L'ennui chassé par le style
J'ai vu "Volver". Pour les chagrins qui n'ont pas aimé le film, passez votre chemin, vous ne trouverez pas ici d'eau pour votre moulin.
Avant tout, mention spéciale pour les trouvailles de la costumière du film. Pénélope Cruz paraît dans une succession de tenues impossibles et expréssément trop petites pour elle, ce qui lui donne à la fois l'air d'une dinde, et d'une bombe ! Et que dire de l'apparition de Carmen Maura, portant des mi-bas sous le genoux et la blouse des femmes qui vivent à la campagne et travaillent à la maison.
Une silhouette, et les personnages sont posés. C'est ça le style.

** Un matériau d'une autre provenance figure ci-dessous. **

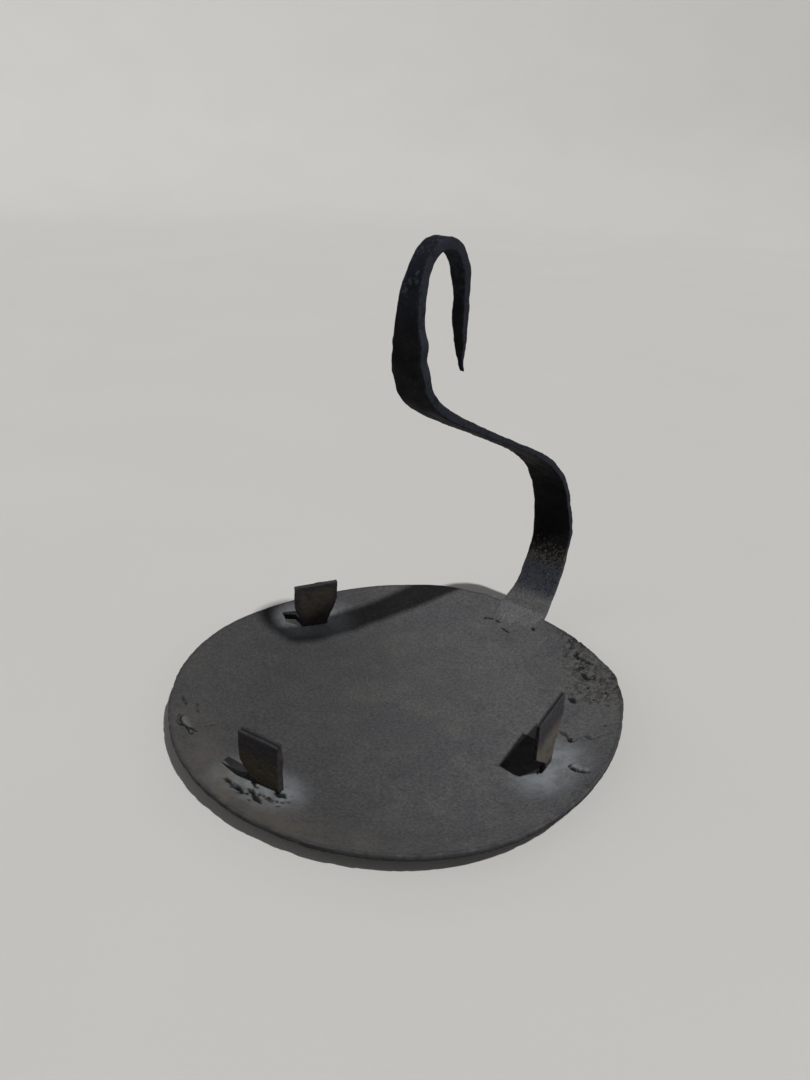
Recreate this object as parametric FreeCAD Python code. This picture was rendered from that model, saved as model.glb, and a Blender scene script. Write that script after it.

Et Almodovar, il a le sien. Comme un écrivain ou un peintre, on reconnaît sa patte : son univers coloré et baroque, ses envolées oniriques, son optimisme déséspéré, et sa façon à lui de parler de la mort, de la maladie, de l'inceste.
Des femmes aussi. Vieille, grosse, maigre, sexy, volée, trompée, adulée, jalouse ou exploitée, les femmes sont au centre de son oeuvre. La femme est l'alpha et l'omega OK, mais Almodovar est un hyper réaliste qui ne se laisse pas prendre à une image béate. Au contraire, les traits féroce soulignent avec subtilité comment les femmes sont solidaires dans les limites de leur adversité... (la mère à la fille : "t'as toujours eu d'aussi gros seins ma fille ?", tellement saignant, jubilatoire !)
Du peuple espagnol enfin qui, par sa vitalité, survit à tout, debout. Le franquisme est derrière lui, vive la liberté !
Pour moi, le style Almodovar c'est la liberté partout et toujours, dans la fantaisie, la couleur, l'outrance : la parole est libre, les sentiments sont libres, les êtres sont libres.
La conscience de cette liberté fonde l'optimisme acharné qui fait l'aura des films de Pedro Almodovar. En voyant ses films, j'ai toujours le sentiment qu'il n'a pas fini d'épuiser le plaisir de goûter à cette liberté. Et tant mieux, ça fait sa fraîcheur.
Sagan disait "le style, c'est quoi ? c'est une petite musique".
"Volver", la chanson éponyme du film éclate comme un coup de révolver. Le play-back est ici une co-interprétation, tant la gestuelle de Pénélope Cruz est en phase avec la violence du ton d'Estrella Morente, de la musique flamenca, de la revanche à prendre sur la vie.
Je ne vais plus que très rarement au cinéma, c'est même devenu exceptionnel tant les films d'aujourd'hui m'ennuient, je les trouve toujours trop longs. Mais quand y'a du style, l'ennui s'enfuit.